Bartók, Béla / Miklós Rózsa / Ferenc Farkas
Rhapsodie
Eine originelle Programmauswahl hat der Oboenvirtuose Lajos Lencsés, bis 2010 Solo-Oboist im Radiosinfonieorchester Stuttgart, für sein nobles Recital getroffen. Reizvoll allein schon, weil er ausschließlich ungarische Komponisten interpretiert. Wobei man neben alten Bekannten wie Béla Bartók, Ferenc Farkas und György Kurtág auch Namen begegnet, die bei uns kaum bekannt sind, wie Sandór Balassa oder Sáry Vater und Sohn.

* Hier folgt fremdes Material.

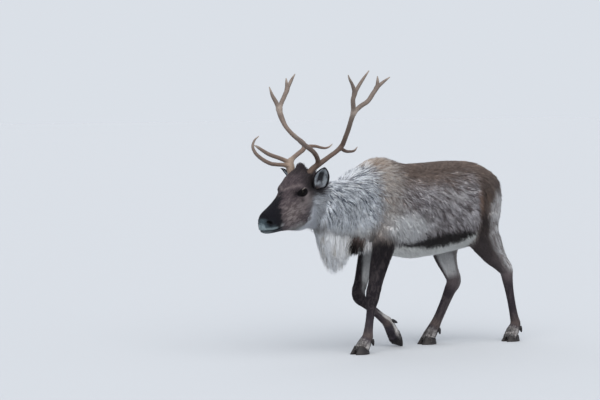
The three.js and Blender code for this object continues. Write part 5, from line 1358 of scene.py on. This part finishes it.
A, B, q = beard_locks(5000)
part_ = np.where(RNG.random(len(A)) < 0.68, RNG.uniform(0.97, 1.12, len(A)), RNG.uniform(0.50, 0.97, len(A)))
E = A + (B - A) * part_[:, None]
Dv = E - A
L = np.linalg.norm(Dv, axis=1)
keep = L > 0.03
A, Dv, L, q, E = A[keep], Dv[keep], L[keep], q[keep], E[keep]
D = unit(Dv)
out = np.stack([0.25 * np.sign(A[:, 0] - 0.62), q + 0.001, 0 * q], 1)
N = unit(out - D * (out * D).sum(1)[:, None])
tone = fbm(np.stack([E[:, 0] * 70, E[:, 1] * 70, E[:, 2] * 9], 1), 8)
C = mixc(np.tile(rgb(238, 240, 243), (len(A), 1)), rgb(204, 199, 192), sstep(0.50, 0.72, tone))
# upper locks of the beard greyer: painted shade under the overhang of the mane
C = mixc(C, rgb(150, 152, 156), 0.80 * sstep(0.60, 0.70, E[:, 2]))
C = mixc(C, rgb(120, 110, 102), 0.7 * np.exp(-((E[:, 0] - 0.545) / 0.03) ** 2 - ((E[:, 2] - 0.64) / 0.03) ** 2))
C = mixc(C, rgb(112, 104, 100), 0.6 * np.exp(-((A[:, 0] - 0.745) / 0.03) ** 2 - ((E[:, 2] - 0.69) / 0.03) ** 2))
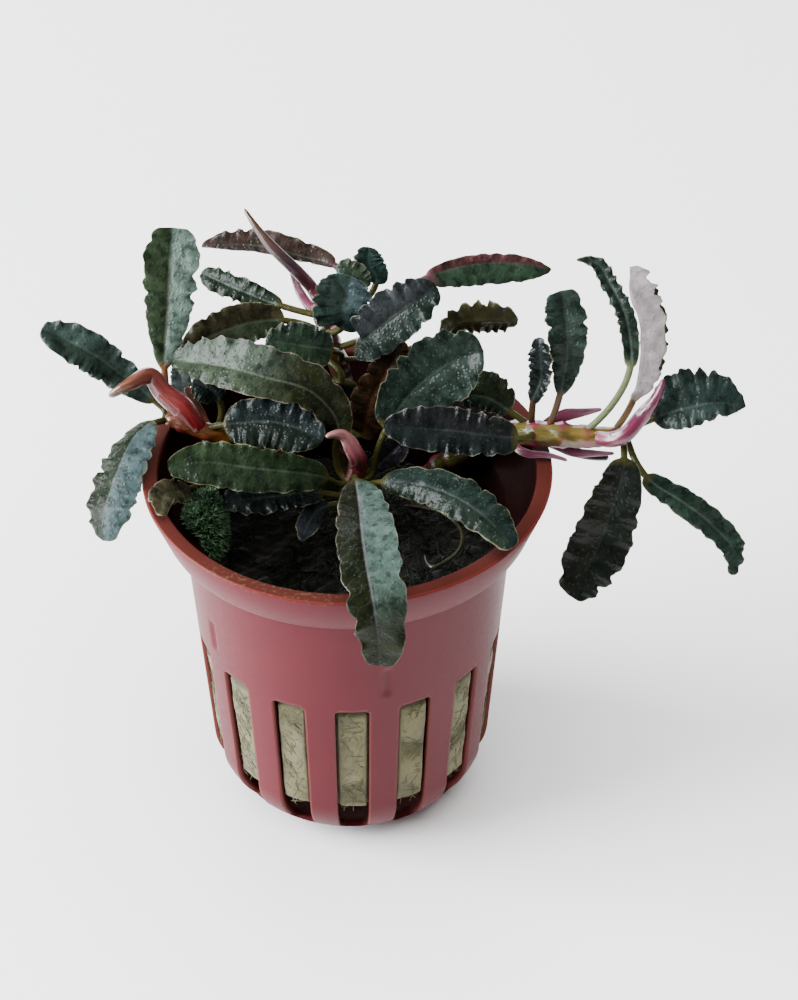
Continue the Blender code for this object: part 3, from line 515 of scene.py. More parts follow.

Dass Miklós Rózsa (1907-1995), der früh in die USA ging, eine Filmmusikgröße in Hollywood war (Ben Hur, Der Dieb von Bagdad), wusste man allenfalls. Eine Solosonate für Oboe, die den Hörer dreizehneinhalb Minuten in Atem hält, hätte man ihm nicht unbedingt zugetraut. Die drei Sätze dieses Spätwerks rhapsodisch der erste, elegisch der zweite, kapriziös der dritte sind feine Charakterstudien des Blasinstruments, wobei Bewegungsarten und Physiognomien durchaus changieren. So gibt sich der Kopfsatz mal melodienselig, mal tänzerisch. Im gesanglichen Andante tritt unversehens ein Puppentanzmotiv auf. Das abschließende Allegro con spirito sprudelt nur so von verspielten, tanzvergnügten Einfällen. Pentatonik und markante Akzentuierungen schaffen ein magyarisches Flair. Wie geschaffen für den Ungarn Lajos Lencsés.
Bartóks Drei Volkslieder aus dem Komitat Csik (1907), ursprünglich für Klavier allein, sind eine frühe Reverenz an die eigene Heimat Transsylvanien. In der hier gewählten Duo-Fassung übernimmt ein Zimbal den Klavierpart.
Im Beiheft nennt Lencsés das Erinnerungsstück Ricordanze für Englisch Horn und Streichtrio von Ferenc Farkas (1905-2000) zu Recht ein spätes Meisterwerk. Klare Strukturen und lichte Farbigkeit verweisen auf dessen Lehrer Ottorino Resphigi. Die Atmosphäre des Stücks erinnert mich stellenweise sogar an Schönbergs Streichsextett Verklärte Nacht.
Die Sommertags-Impression Nyári Intermezzo des 1935 geborenen Sándor Balassa aufgehende Sonne, Pastorale, Sturmepisode, Abgesang erscheint wie ein Abbild des flüchtigen Menschenlebens. Wozu der tönende Nachruf passt, den György Kurtág dem bekannten ungarischen Musikwissenschaftler György Króo nachsandte (der über Bartók, Liszt, Schumann, Mahler und Strauss schrieb), gefügt aus Tonleiter- und Melodiefragmenten.
Eigens für die Sopranistin Krisztina Jónás und Lajos Lencsés komponierte Bánk Sáry (*1973) den Liederzyklus Chorus auf Gedichte des ungarischen Lyrikers László Nagy (1925-1978): kahle Zwiegesänge über leider nicht abgedruckte, doch inhaltlich skizzierte Texte. Der Erste preist das reinigende, alles verzehrende Element Feuer. Im schlichten Zweiten folgt die Oboe wie ein Schatten den Spuren eines Blumenmädchens. Das abschließende Chorus-Gedicht ist ein zarter Hymnus an die opferbereite Liebe.
Das Recital endet mit einer wortlosen Invocáció (Anrufung) für Oboe und Streichquartett von Lászlo Sáry (*1940), dem Vater von Bánk Sáry. Die Streicher betten den Bläser auf einen aparten Klangteppich. Auf ihm ruhend, sendet er seine melodische Klage zu den Göttern.